I'm cringing though at seeing low-back seats still in place with harnesses that can roll right off your shoulders. Any plans for a seat upgrade?

Thanks, I also enjoy the updates on your project.

The photos were taken before the car was used this way and the belts were crisscrossed after the photo was taken. The season is over and a roll bar w/braces and a cross tube that is about 3-4" lower than my shoulders are in the works for next year and will make for a better place to tie the belts to. A three-way head restraint with the right type of padding will be set up on the rollbar and I presently use a Nomex covered neck collar and will be switching to a Hans Device in the future.

Am also thinking about a different seat and mounting which will make using the two anti-submarine belts easier. It will also be covered with Nomex fabric.

The Vintage Sports Car Club of America (VSCCA) I race with prefers members to use period type seats instead of modern racing versions.
 
https://flic.kr/p/2bGNbm9

Fall is settling in and am working on the many things on the list to get the car ready for racing with the VSCCA once again next year starting in May. Designed the roll bar to meet SCCA rules so it will also by legal to use in any vintage racing sanctioning body. The belts will attach to the seat tube that is under them that is 10-degress lower than my shoulders.

It is constructed of 1.750 DOM - .093 wall mild-steel tubing. Drove the 1800s to a car builder in MA that constructs chassis' for sucessful late-model stock cars and modifieds and had the main hoop bent and also got enough extra tubing to make up the diagonals and seat belt bars. Brought it all back to the shop to notch, fit and weld it all together. Two pairs of diagonal tubes will be added behind the roll bar bar next.

 
Nice work on the roll bar. How are you mitering your tubes? Ever seen this guy?

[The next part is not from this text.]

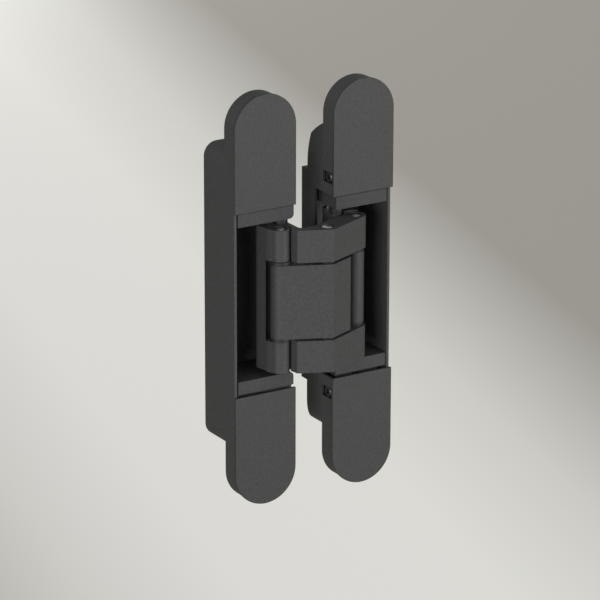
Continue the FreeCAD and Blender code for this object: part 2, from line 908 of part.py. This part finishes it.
def closed_lines(sketch, corners):
    """Straight lines from corner to corner and back to the first."""
    lines = []
    for start, end in zip(corners, corners[1:] + corners[:1]):
        lines.append(sketch.addGeometry(Part.LineSegment(start, end), False))
    for first, second in zip(lines, lines[1:] + lines[:1]):
        sketch.addConstraint(Sketcher.Constraint("Coincident", first, 2, second, 1))
    return lines


def add_rectangle(sketch, low, high):
    """A rectangle between two corners, each given as two sizes."""
    x0, z0 = (there.number for there in low)
    x1, z1 = (there.number for there in high)
    lines = closed_lines(sketch, [V(x0, z0, 0), V(x1, z0, 0), V(x1, z1, 0), V(x0, z1, 0)])
    for level in (lines[0], lines[2]):
        sketch.addConstraint(Sketcher.Constraint("Horizontal", level))
    for side in (lines[1], lines[3]):
        sketch.addConstraint(Sketcher.Constraint("Vertical", side))
    place_point(sketch, lines[0], 1, *low)
    place_point(sketch, lines[2], 1, *high)


def pad(body, sketch, depth):
    solid = body.newObject("PartDesign::Pad", sketch.Name + "_pad")
    solid.Profile = sketch
    solid.Reversed = True
    solid.setExpression("Length", depth.text)
    return solid


def pocket(body, sketch, depth):
    hollow = body.newObject("PartDesign::Pocket", sketch.Name + "_pocket")
    hollow.Profile = sketch
    hollow.setExpression("Length", depth.text)
    return hollow


def rectangle_pocket(body, name, low, high, depth):
    """A pocket from a rectangle on the front plane."""
    sketch = front_sketch(body, name)
    add_rectangle(sketch, low, high)
    return pocket(body, sketch, depth)


def housing(name, x, side, window_half):
    """One housing. side is 1 where the linkage leaves towards +X and -1 towards -X."""
    body = new_body(name, x)
    flange = front_sketch(body, name + "_flange")
    add_slot_outline(flange, half_length - half_width, half_width)
    pad(body, flange, size("flange_depth"))
    rear = front_sketch(body, name + "_rear")
    add_slot_outline(rear, half_length - size("rear_inset") - half_width, half_width)
    pad(body, rear, size("body_depth"))

    shelf_half = adapter_top + size("pocket_gap")
    rectangle_pocket(body, name + "_shelf", (-pocket_half, -shelf_half),
                     (pocket_half, shelf_half), size("shelf_depth"))
    rectangle_pocket(body, name + "_well", (-pocket_half, -window_half),
                     (pocket_half, window_half), size("body_depth") - size("floor"))
    beyond = half_width + over
    within = pocket_half - over
    if side > 0:
        rectangle_pocket(body, name + "_window", (within, -window_half),
                         (beyond, window_half), size("side_window_depth"))
    else:
        rectangle_pocket(body, name + "_window", (-beyond, -window_half),
                         (-within, window_half), size("side_window_depth"))
    return body


def add_holes(body, name, places, radius, depth):
    """Round pockets from the front plane at the given places in X and Z."""
    sketch = front_sketch(body, name)
    for across, up in places:
        circle = sketch.addGeometry(
            Part.Circle(V(across.number, up.number, 0), UP, radius.number), False)
        place_point(sketch, circle, 3, across, up)
        bind(sketch, Sketcher.Constraint("Radius", circle, radius.number), radius)
    return pocket(body, sketch, depth)


peg_heights = (adapter_top + size("pocket_gap") + size("peg_inner_gap"), half_length - size("peg_outer_inset"))


def peg_holes(body):
    places = [(zero, height) for height in peg_heights] + [(zero, -height) for height in peg_heights]
    add_holes(body, body.Name + "_pegs", places, size("peg_r"), size("peg_length"))


def fixing_holes(body):
    """Four countersunk holes through the flange ends."""
    across = size("fixing_spacing_x") / 2
    up = half_length - size("fixing_inset")
    hole_r = size("fixing_hole_r")
    places = [(across, up), (-across, up), (-across, -up), (across, -up)]
    holes = add_holes(body, body.Name + "_fixings", places, hole_r, size("flange_depth"))
    doc.recompute()
    rims = []
    for index, edge in enumerate(holes.Shape.Edges, 1):
        on_front = abs(edge.BoundBox.YMax) < 1e-6
        if on_front and isinstance(edge.Curve, Part.Circle):
            if abs(edge.Curve.Radius - hole_r.number) < 1e-6:
                rims.append(f"Edge{index}")
    sinks = body.newObject("PartDesign::Chamfer", body.Name + "_sinks")
    sinks.Base = (holes, rims)
    sinks.setExpression("Size", (size("fixing_sink_r") - hole_r).text)


def bevel_back_corner(body, side):
    """Cuts the inner back corner away beyond the window, above and below."""
    cut_size = size("bevel")
    depth = size("body_depth")
    start = adapter_top + size("bevel_gap")
    for sign, end in ((1, "upper"), (-1, "lower")):
        sketch = plane_sketch(body, f"{body.Name}_bevel_{end}", "XY_Plane", start * sign)
        corner = V(side * half_width.number, depth.number, 0)
        inner = corner - V(side * cut_size.number, 0, 0)
        front = corner - V(0, cut_size.number, 0)
        lines = closed_lines(sketch, [inner, corner, front])
        sketch.addConstraint(Sketcher.Constraint("Horizontal", lines[0]))
        sketch.addConstraint(Sketcher.Constraint("Vertical", lines[1]))
        place_point(sketch, lines[1], 1, half_width * side, depth)
        upright_size = Sketcher.Constraint("DistanceY", lines[1], 2, lines[1], 1, cut_size.number)
        bind(sketch, upright_size, cut_size)
        first, second = (1, 2) if side > 0 else (2, 1)
        level_size = Sketcher.Constraint("DistanceX", lines[0], first, lines[0], second, cut_size.number)
        bind(sketch, level_size, cut_size)
        removed = pocket(body, sketch, half_length)
        removed.Reversed = sign > 0


frame_body = housing("frame_housing", zero, 1, adapter_top + size("frame_window_gap"))
bevel_back_corner(frame_body, 1)
add_holes(frame_body, "frame_housing_clamps", [(zero, screw_z), (zero, -screw_z)], screw_r,
          clamp_top + size("clamp_length"))
peg_holes(frame_body)
fixing_holes(frame_body)

door_body = housing("door_housing", door_x, -1, adapter_top + size("door_window_gap"))
bevel_back_corner(door_body, -1)
notch_depth = screw_y + size("notch_extra")
for sign, end in ((1, "upper"), (-1, "lower")):
    rectangle_pocket(
        door_body, "door_housing_notch_" + end,
        (-half_width - over, screw_z * sign - screw_r - run),
        (over - pocket_half, screw_z * sign + screw_r + run), notch_depth)
peg_holes(door_body)
fixing_holes(door_body)


# Covers: thin caps over the fixing screws, each with two pegs
def cover(name, x, sign):
    body = new_body(name, x)
    radius = half_width + size("cover_overhang")
    round_z = (half_length - half_width) * sign
    start_z = cover_start * sign
    sketch = front_sketch(body, name + "_cap", size("cover_thick") + size("cover_lift"))
    r = radius.number
    right = V(r, round_z.number, 0)
    left = V(-r, round_z.number, 0)
    start_left = V(-r, start_z.number, 0)
    start_right = V(r, start_z.number, 0)
    end = sketch.addGeometry(Part.Arc(right, V(0, round_z.number + sign * r, 0), left), False)
    right_end, left_end = (1, 2) if sign > 0 else (2, 1)
    sides = [
        sketch.addGeometry(Part.LineSegment(left, start_left), False),
        sketch.addGeometry(Part.LineSegment(start_left, start_right), False),
        sketch.addGeometry(Part.LineSegment(start_right, right), False),
    ]
    sketch.addConstraint(Sketcher.Constraint("Tangent", end, left_end, sides[0], 1))
    sketch.addConstraint(Sketcher.Constraint("Coincident", sides[0], 2, sides[1], 1))
    sketch.addConstraint(Sketcher.Constraint("Coincident", sides[1], 2, sides[2], 1))
    sketch.addConstraint(Sketcher.Constraint("Tangent", sides[2], 2, end, right_end))
    sketch.addConstraint(Sketcher.Constraint("Horizontal", sides[1]))
    bind(sketch, Sketcher.Constraint("Radius", end, r), radius)
    place_point(sketch, end, 3, zero, round_z)
    if sign > 0:
        start = Sketcher.Constraint("DistanceY", -1, 1, sides[1], 1, cover_start.number)
    else:
        start = Sketcher.Constraint("DistanceY", sides[1], 1, -1, 1, cover_start.number)
    bind(sketch, start, cover_start)
    pad(body, sketch, size("cover_thick"))

    pegs = front_sketch(body, name + "_pegs", size("cover_lift"))
    peg_r = size("peg_r")
    for height in peg_heights:
        up = height * sign
        circle = pegs.addGeometry(Part.Circle(V(0, up.number, 0), UP, peg_r.number), False)
        place_point(pegs, circle, 3, zero, up)
        bind(pegs, Sketcher.Constraint("Radius", circle, peg_r.number), peg_r)
    pad(body, pegs, size("peg_length") + size("cover_lift") - size("peg_end_gap"))


for sign, end in ((1, "upper"), (-1, "lower")):
    cover("frame_cover_" + end, zero, sign)
    cover("door_cover_" + end, door_x, sign)

# Check and export
doc.recompute()
for item in doc.Objects:
    if "Invalid" in item.State or "Error" in item.State:
        raise RuntimeError(f"{item.Label}: {item.State}")
for item in nodes:
    if item.Shape.isNull() or not item.Shape.isValid():
        raise RuntimeError(f"{item.Label} has no valid shape")
for item in nodes:
    item.Shape.exportStep(f"parts/{item.Label}.step")
    print(item.Label, round(item.Shape.Volume, 1), "solids", len(item.Shape.Solids))
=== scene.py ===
import json
import math

import bmesh
import bpy
import numpy as np
from mathutils import Matrix, Vector


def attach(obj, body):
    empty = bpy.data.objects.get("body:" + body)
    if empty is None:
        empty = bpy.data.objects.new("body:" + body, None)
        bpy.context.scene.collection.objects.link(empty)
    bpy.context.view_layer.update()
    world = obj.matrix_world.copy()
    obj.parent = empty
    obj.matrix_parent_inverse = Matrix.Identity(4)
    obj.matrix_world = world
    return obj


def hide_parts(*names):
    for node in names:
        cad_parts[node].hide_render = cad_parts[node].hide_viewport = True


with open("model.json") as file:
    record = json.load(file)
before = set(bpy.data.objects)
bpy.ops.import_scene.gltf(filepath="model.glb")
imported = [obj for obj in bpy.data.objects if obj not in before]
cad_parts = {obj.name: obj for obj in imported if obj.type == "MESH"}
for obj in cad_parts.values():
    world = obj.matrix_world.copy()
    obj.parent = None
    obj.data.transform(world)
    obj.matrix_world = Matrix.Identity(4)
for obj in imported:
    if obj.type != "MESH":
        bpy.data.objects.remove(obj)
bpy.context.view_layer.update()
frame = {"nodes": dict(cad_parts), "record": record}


# Studio floor: a pale sheet well below the hinge, with one broad soft band of light painted
# across it.
# Seen straight on it glows with that painted band, and a share of the lamps' light keeps the soft
# shadow.
class Socket:
    """Wraps one shader socket, so that maths on it reads as plain Python."""

    def __init__(self, tree, socket):
        self.tree = tree
        self.socket = socket

    def maths(self, operation, other):
        return add_node(self.tree, "ShaderNodeMath", {"operation": operation}, [self, other])

    def __add__(self, other):
        return self.maths("ADD", other)

    __radd__ = __add__

    def __mul__(self, other):
        return self.maths("MULTIPLY", other)

    __rmul__ = __mul__

    def between(self, low, high):
        """0 below low, 1 above high, smooth in between."""
        settings = {"interpolation_type": "SMOOTHSTEP"}
        return add_node(self.tree, "ShaderNodeMapRange", settings, [self, low, high, 0.0, 1.0])


def set_stops(ramp, stops):
    """Gives a colour ramp a stop for each place and colour."""
    while len(ramp.elements) < len(stops):
        ramp.elements.new(0.5)
    for element, (place, colour) in zip(ramp.elements, stops):
        element.position = place
        element.color = colour


def add_node(tree, kind, settings=None, values=(), output=0):
    """Adds a node, sets it up, then feeds its inputs in order, or by name from a dict."""
    node = tree.nodes.new(kind)
    for name, value in (settings or {}).items():
        if name == "stops":
            set_stops(node.color_ramp, value)
        else:
            setattr(node, name, value)
    pairs = values.items() if isinstance(values, dict) else enumerate(values)
    for key, value in pairs:
        if isinstance(value, Socket):
            tree.links.new(value.socket, node.inputs[key])
        else:
            node.inputs[key].default_value = value
    return Socket(tree, node.outputs[output])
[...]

He does really nice work and is pretty informative on design. He does all his miters with a chop saw and 4 1/2" grinder!!

Thanks, after a lot of planning the bar is coming along OK.

Yes, he is a talented and very clever man!

I'm also a fabricator and engine and general machinest so I do things a bit differently with what I have at hand. I use large dia. ball-ended roughing mills and multiple-tooth end mills with inserts in a large vertical milling machine w/a tilting vice and can cut an end quickly.

The blade teeth in a HD vertical band saw work well for other the other shaping needed while holding the tube by hand and swinging it back and forth on the saw table, almost works like an aggressive file. Finish off by chamfering the OD of the end on a large floor pedestal mounted horizontal grinder.

Can finish off a joint this way quickly. The welding is by a mig which can be done much faster with a somewhat different finished look with about the same strength as when using a heli-arc.

The tubing is 1.750 DOM .093 mild steel.